| N.Y. Sup. Ct. | May 15, 1836

*183 By the court

Savage Ch. J.

Ever since the case of Sears v. Brink, 3 Johns. R. 210,it has been uniformly held, in this court that to take a case out of the statute of frauds, not only the promise, but the consideration for the promise, must be in writing. In Rogers v. Kneeland, 10 Wendell, 250, it was held that, under the old statute, it was not necessary that the consideration should appear upon the face of the instrument containing the promise—that it was sufficient, if fairly implied. In this case it is admitted, by the demurrer, that the consideration does not appear upon the face of the written promise. It is said the consideration was forbearance. If forbearance was the consideration, to what time did it extend ? This is not like some of the English cases, where the promise was to pay by a particular time; there it was inferred that forbearance to that time was the consideration. Here the defendant engages that Torrey will eventually pay.
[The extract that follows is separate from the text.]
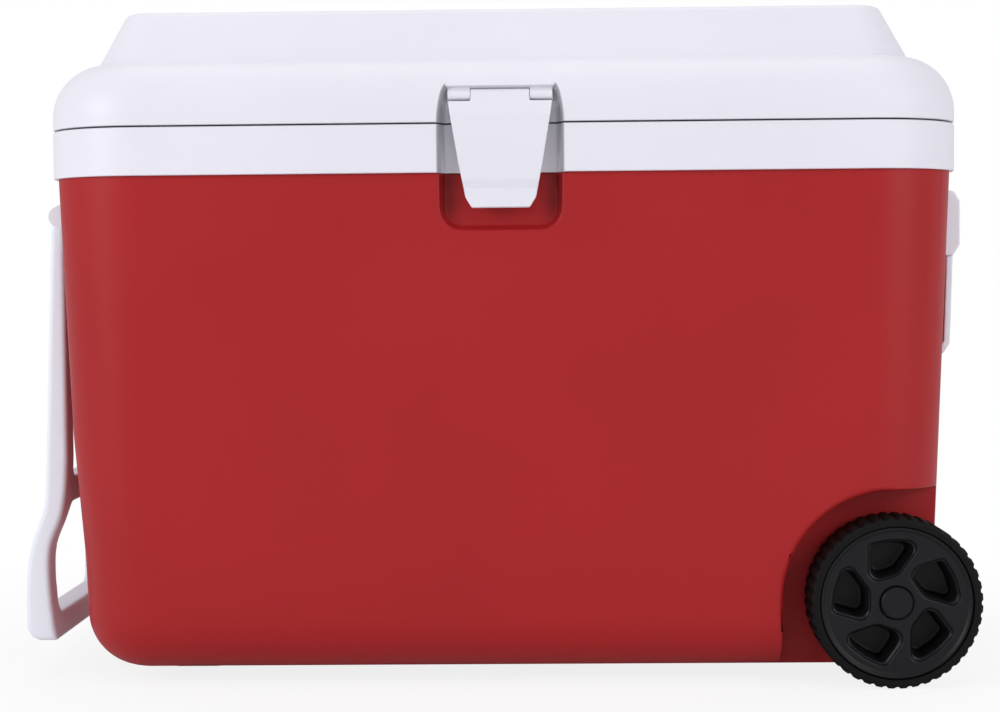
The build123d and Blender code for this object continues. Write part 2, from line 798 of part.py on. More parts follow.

This is an undertaking for the ultimate payment by the maker; no time is specified. If the consideration was forbearance, it may be said to be for the life of the maker, as well as for any other time. When this guaranty was, given, the note had been due more than a year ; and it seems the plaintiff had forborne so long, for it is not alleged that any suit was pending. It seems to me, that to say that forbearance was the consideration appearing in writing in the transactions between these parties, would be going farther to infer a consideration than the circumstances would justify ; it may have been any thing else with equal probability. I cannot consent to depart from the case of Sears v. Brink, and indulge in conjecture, at a period when the revised statutes have adopted Sears v. Brink, by declaring that the consideration shall be expressed in the agreement itself—not in any other accompanying writing; and we are justified in considering the revised statutes as declaratory of what was the true understanding of the old statute. Forbearance has never been considered a new consideration, passing between the newly contracting parties, so as to take the case out of the statute and make the promise an original one.

The fourth and fifth pleas are good. The second plea is frivolous, and for that cause bad.